▸ **Problem requirements**
Emit the entire listing verbatim.

▸ **Supplied information**
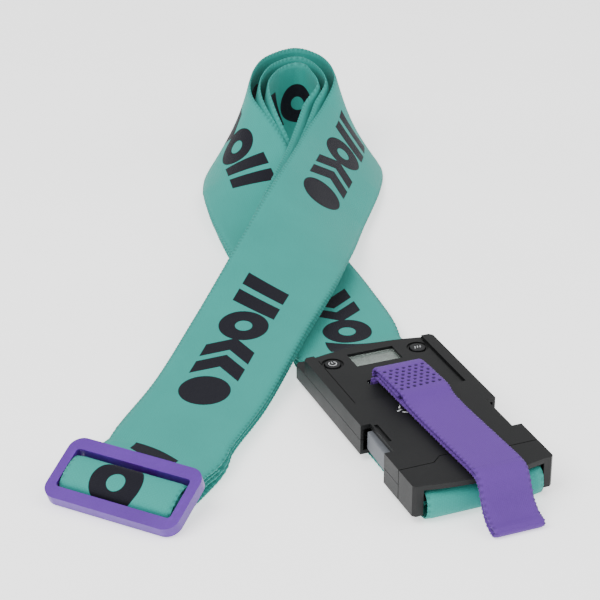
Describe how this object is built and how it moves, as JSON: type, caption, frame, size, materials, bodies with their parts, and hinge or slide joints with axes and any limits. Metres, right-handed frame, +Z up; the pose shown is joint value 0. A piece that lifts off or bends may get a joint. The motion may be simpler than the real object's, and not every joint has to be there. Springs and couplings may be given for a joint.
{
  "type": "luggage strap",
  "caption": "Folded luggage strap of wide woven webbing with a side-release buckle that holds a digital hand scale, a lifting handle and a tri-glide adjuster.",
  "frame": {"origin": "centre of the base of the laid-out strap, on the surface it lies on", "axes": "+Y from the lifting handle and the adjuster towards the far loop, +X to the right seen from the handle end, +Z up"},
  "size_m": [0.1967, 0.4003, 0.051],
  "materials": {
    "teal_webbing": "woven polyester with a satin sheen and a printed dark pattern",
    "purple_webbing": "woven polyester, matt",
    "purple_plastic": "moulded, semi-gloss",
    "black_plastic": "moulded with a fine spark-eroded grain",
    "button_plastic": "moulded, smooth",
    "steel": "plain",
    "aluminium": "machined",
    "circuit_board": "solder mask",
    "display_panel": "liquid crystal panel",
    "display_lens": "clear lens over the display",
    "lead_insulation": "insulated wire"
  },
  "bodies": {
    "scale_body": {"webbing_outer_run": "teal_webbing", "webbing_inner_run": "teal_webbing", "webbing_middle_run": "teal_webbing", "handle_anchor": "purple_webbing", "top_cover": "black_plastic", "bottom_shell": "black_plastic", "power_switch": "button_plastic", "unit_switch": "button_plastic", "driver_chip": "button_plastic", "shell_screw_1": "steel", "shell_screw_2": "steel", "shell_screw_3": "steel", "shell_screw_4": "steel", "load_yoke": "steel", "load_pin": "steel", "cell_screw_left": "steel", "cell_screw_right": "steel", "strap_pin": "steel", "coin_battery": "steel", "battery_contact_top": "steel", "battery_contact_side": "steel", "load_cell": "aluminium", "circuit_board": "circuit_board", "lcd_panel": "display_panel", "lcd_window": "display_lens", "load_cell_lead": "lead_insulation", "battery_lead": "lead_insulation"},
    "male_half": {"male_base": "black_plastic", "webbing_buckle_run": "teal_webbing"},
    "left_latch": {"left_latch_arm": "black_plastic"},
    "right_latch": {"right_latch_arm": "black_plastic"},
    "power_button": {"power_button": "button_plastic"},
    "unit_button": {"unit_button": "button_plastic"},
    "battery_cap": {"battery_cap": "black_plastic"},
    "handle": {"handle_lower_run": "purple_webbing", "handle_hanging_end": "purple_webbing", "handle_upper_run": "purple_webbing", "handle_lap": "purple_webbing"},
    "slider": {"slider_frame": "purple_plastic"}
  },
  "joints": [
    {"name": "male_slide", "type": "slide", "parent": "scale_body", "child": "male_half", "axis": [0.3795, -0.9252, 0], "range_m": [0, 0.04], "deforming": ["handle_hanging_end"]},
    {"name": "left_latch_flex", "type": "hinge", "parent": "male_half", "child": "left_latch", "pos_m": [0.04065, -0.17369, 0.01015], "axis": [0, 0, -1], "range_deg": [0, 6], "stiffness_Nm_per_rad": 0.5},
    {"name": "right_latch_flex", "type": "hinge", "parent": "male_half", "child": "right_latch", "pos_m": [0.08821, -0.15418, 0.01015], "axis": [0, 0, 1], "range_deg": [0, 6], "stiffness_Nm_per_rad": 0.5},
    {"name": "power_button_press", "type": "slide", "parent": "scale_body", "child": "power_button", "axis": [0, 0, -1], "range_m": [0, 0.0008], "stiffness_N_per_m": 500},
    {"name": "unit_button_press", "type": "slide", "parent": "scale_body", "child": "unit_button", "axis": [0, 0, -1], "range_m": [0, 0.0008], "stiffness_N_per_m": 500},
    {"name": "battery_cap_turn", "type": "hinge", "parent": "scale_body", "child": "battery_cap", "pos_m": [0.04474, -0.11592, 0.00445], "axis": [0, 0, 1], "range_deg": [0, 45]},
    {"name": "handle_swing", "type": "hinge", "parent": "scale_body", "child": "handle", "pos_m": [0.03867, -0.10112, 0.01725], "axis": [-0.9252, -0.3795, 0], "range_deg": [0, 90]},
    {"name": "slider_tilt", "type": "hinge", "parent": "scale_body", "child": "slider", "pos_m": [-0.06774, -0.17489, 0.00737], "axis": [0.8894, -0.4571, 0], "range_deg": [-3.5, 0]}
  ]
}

▸ **Result**
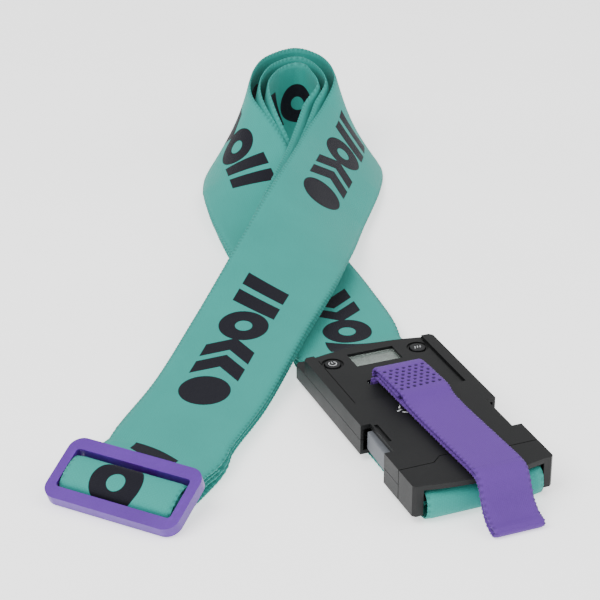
Describe how this object is built and how it moves, as JSON: type, caption, frame, size, materials, bodies with their parts, and hinge or slide joints with axes and any limits. Metres, right-handed frame, +Z up; the pose shown is joint value 0. A piece that lifts off or bends may get a joint. The motion may be simpler than the real object's, and not every joint has to be there. Springs and couplings may be given for a joint.
{
  "type": "luggage strap",
  "caption": "Folded luggage strap of wide woven webbing with a side-release buckle that holds a digital hand scale, a lifting handle and a tri-glide adjuster.",
  "frame": {"origin": "centre of the base of the laid-out strap, on the surface it lies on", "axes": "+Y from the lifting handle and the adjuster towards the far loop, +X to the right seen from the handle end, +Z up"},
  "size_m": [0.1967, 0.4003, 0.051],
  "materials": {
    "teal_webbing": "woven polyester with a satin sheen and a printed dark pattern",
    "purple_webbing": "woven polyester, matt",
    "purple_plastic": "moulded, semi-gloss",
    "black_plastic": "moulded with a fine spark-eroded grain",
    "button_plastic": "moulded, smooth",
    "steel": "plain",
    "aluminium": "machined",
    "circuit_board": "solder mask",
    "display_panel": "liquid crystal panel",
    "display_lens": "clear lens over the display",
    "lead_insulation": "insulated wire"
  },
  "bodies": {
    "scale_body": {"webbing_outer_run": "teal_webbing", "webbing_inner_run": "teal_webbing", "webbing_middle_run": "teal_webbing", "handle_anchor": "purple_webbing", "top_cover": "black_plastic", "bottom_shell": "black_plastic", "power_switch": "button_plastic", "unit_switch": "button_plastic", "driver_chip": "button_plastic", "shell_screw_1": "steel", "shell_screw_2": "steel", "shell_screw_3": "steel", "shell_screw_4": "steel", "load_yoke": "steel", "load_pin": "steel", "cell_screw_left": "steel", "cell_screw_right": "steel", "strap_pin": "steel", "coin_battery": "steel", "battery_contact_top": "steel", "battery_contact_side": "steel", "load_cell": "aluminium", "circuit_board": "circuit_board", "lcd_panel": "display_panel", "lcd_window": "display_lens", "load_cell_lead": "lead_insulation", "battery_lead": "lead_insulation"},
    "male_half": {"male_base": "black_plastic", "webbing_buckle_run": "teal_webbing"},
    "left_latch": {"left_latch_arm": "black_plastic"},
    "right_latch": {"right_latch_arm": "black_plastic"},
    "power_button": {"power_button": "button_plastic"},
    "unit_button": {"unit_button": "button_plastic"},
    "battery_cap": {"battery_cap": "black_plastic"},
    "handle": {"handle_lower_run": "purple_webbing", "handle_hanging_end": "purple_webbing", "handle_upper_run": "purple_webbing", "handle_lap": "purple_webbing"},
    "slider": {"slider_frame": "purple_plastic"}
  },
  "joints": [
    {"name": "male_slide", "type": "slide", "parent": "scale_body", "child": "male_half", "axis": [0.3795, -0.9252, 0], "range_m": [0, 0.04], "deforming": ["handle_hanging_end"]},
    {"name": "left_latch_flex", "type": "hinge", "parent": "male_half", "child": "left_latch", "pos_m": [0.04065, -0.17369, 0.01015], "axis": [0, 0, -1], "range_deg": [0, 6], "stiffness_Nm_per_rad": 0.5},
    {"name": "right_latch_flex", "type": "hinge", "parent": "male_half", "child": "right_latch", "pos_m": [0.08821, -0.15418, 0.01015], "axis": [0, 0, 1], "range_deg": [0, 6], "stiffness_Nm_per_rad": 0.5},
    {"name": "power_button_press", "type": "slide", "parent": "scale_body", "child": "power_button", "axis": [0, 0, -1], "range_m": [0, 0.0008], "stiffness_N_per_m": 500},
    {"name": "unit_button_press", "type": "slide", "parent": "scale_body", "child": "unit_button", "axis": [0, 0, -1], "range_m": [0, 0.0008], "stiffness_N_per_m": 500},
    {"name": "battery_cap_turn", "type": "hinge", "parent": "scale_body", "child": "battery_cap", "pos_m": [0.04474, -0.11592, 0.00445], "axis": [0, 0, 1], "range_deg": [0, 45]},
    {"name": "handle_swing", "type": "hinge", "parent": "scale_body", "child": "handle", "pos_m": [0.03867, -0.10112, 0.01725], "axis": [-0.9252, -0.3795, 0], "range_deg": [0, 90]},
    {"name": "slider_tilt", "type": "hinge", "parent": "scale_body", "child": "slider", "pos_m": [-0.06774, -0.17489, 0.00737], "axis": [0.8894, -0.4571, 0], "range_deg": [-3.5, 0]}
  ]
}